My Little Cloud of Witnesses

I’m back from my short writing break. Overall, it was good to get away from the blogging and writing. I was reminded that it’s sometimes good to take a step back. Sometimes, it’s good to stop doing something, if only so you can place it in its proper context.

It’s good to have context.

Sitting on the edge of my desk at work are pictures of my girls, Johanna and Emma. I’m literally surrounded with their faces and smiles on the walls of my cube.

I work in insurance customer service and a good part of my job consists of talking to people after bad things happen. Think about that for a moment. Something bad happens to someone and they call you. How do think they’re feeling? Happy? Sad? Angry? Frustrated? All of the above? When I talk to people, I try to make the situation better, but sometimes people are just too angry and unhappy. There’s nothing I can do to make it better.
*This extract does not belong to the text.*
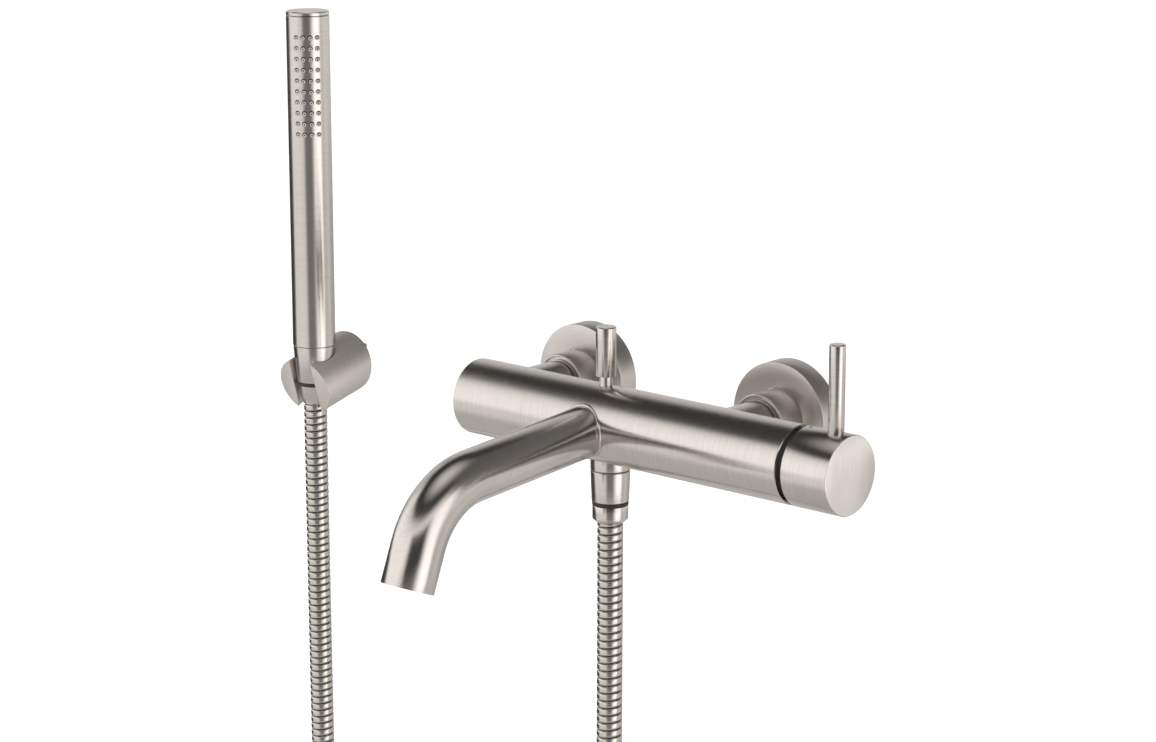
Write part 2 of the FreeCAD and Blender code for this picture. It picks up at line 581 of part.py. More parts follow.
# ---------------------------------------------------------------- hand shower's holder
def oval_bar(name, trim):
    """Make the holder's sloping oval bar, its sides drawn in by trim."""
    oval = DOC.addObject("Part::Ellipse", name + "_oval")
    oval.setExpression("MajorRadius", bound("holder_width - %g" % trim))
    oval.setExpression("MinorRadius", bound("holder_height - %g" % trim))
    slope = FreeCAD.Rotation(FreeCAD.Vector(1, 0, 0), 90 + SIZES["holder_slope"])
    back = 30.0
    rise = back * math.tan(math.radians(SIZES["holder_slope"]))
    place(oval, slope, "-shower_x", "%g" % back, "union_offset - holder_rise + %g" % rise)
    bar = DOC.addObject("Part::Extrusion", name)
    bar.Base = oval
    bar.DirMode = "Normal"
    bar.setExpression("LengthFwd", bound("(holder_depth + %g) / cos(1 deg * holder_slope)" % back))
    bar.Solid = True
    bar.Reversed = True
    return bar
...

When you have a bad day at work, when someone yells at you or treats you like crap, it can be discouraging and can leave a real bad taste in your mouth. You second guess yourself and question whether you could have done something differently.

On the bad days at work, I find it helpful to look at the pictures of my girls. Their love for me is not based on my performance at work.

Emma, my youngest, is a funny little girl. Lately, she’s taken to telling me how she needs to give me hugs and kisses. Other times, she’ll just want to give me a kiss. Last night, Emma wanted to give me a “coffee kiss” and a “dessert kiss.” It’s her way of telling me this is a really special kiss.

Sometimes when I ask her about getting a hug, she’ll say abruptly, “I don’t have any hugs left, just kisses,” and so I have to satisfy myself with a kiss alone. Still later, she’ll tell me there are no more hugs or kisses left. The well is dry, but then if I wait a few minutes, she’ll run back to me later and give me a hug and a kiss.

All of this is to say, that on the bad days, when I look at the picture of my girls it grounds me. I’m reminded that whatever the people on the other side of my phone think of me, my girls still love me. They want to give me hugs and kisses.

I suppose in those moments,  it would be much more spiritual for me to reflect on God’s love for me or think about Jesus, but sometimes life doesn’t work that way. When you’re in the moment, when you have someone on the phone telling you all of the reasons why you’re incompetent or worse, it’s the little arms of your daughters squeezing you that are the things you remember.

Sometimes the simple things are the ones that bring me back from the edge. Those are the things that remind me who I am and that I much more than a guy who talks to people on the phone or who gives advice (good, bad or otherwise). I am much more than a guy who works in insurance.

When I leave for work in the morning, I like to get a hug from my girls just to help me remember, because it’s good to remember who I am and to hold the thought in my head. I am much more. . .

I am a father. . a husband. . .a son. . .a brother. . .a friend. . .a child of God.

2 thoughts on “My Little Cloud of Witnesses

  1. When my oldest daughter was three, I took her to a big arcade that I grew up with in South Florida. I hadn’t been there in years when I took her, and once I got there, I found that I just didn’t like arcades as much as I had previously. I decided to just play games that gave tickets, so that my daughter could get a prize. Turns out, I suck at all of those games. I was playing ski ball, and I kept getting the ball into the widest ring – the one that gives no points. My three-year-old girl was next to me, and all she knew was that I was getting the ball consistently into a hole! So every time I landed a zero-point hole, she would tug on my shirt and say, “Yay! Way to go daddy!”

    I wished I could keep her around for EVERYTHING I did. :)

    • Truly. I hear you brother.

      And in the end, whose opinion really matters? Is it the snarky teenager who’s playing ski ball next to you and who thinks you suck, or the little girl who looks with wide eyes at her papa and who loves you?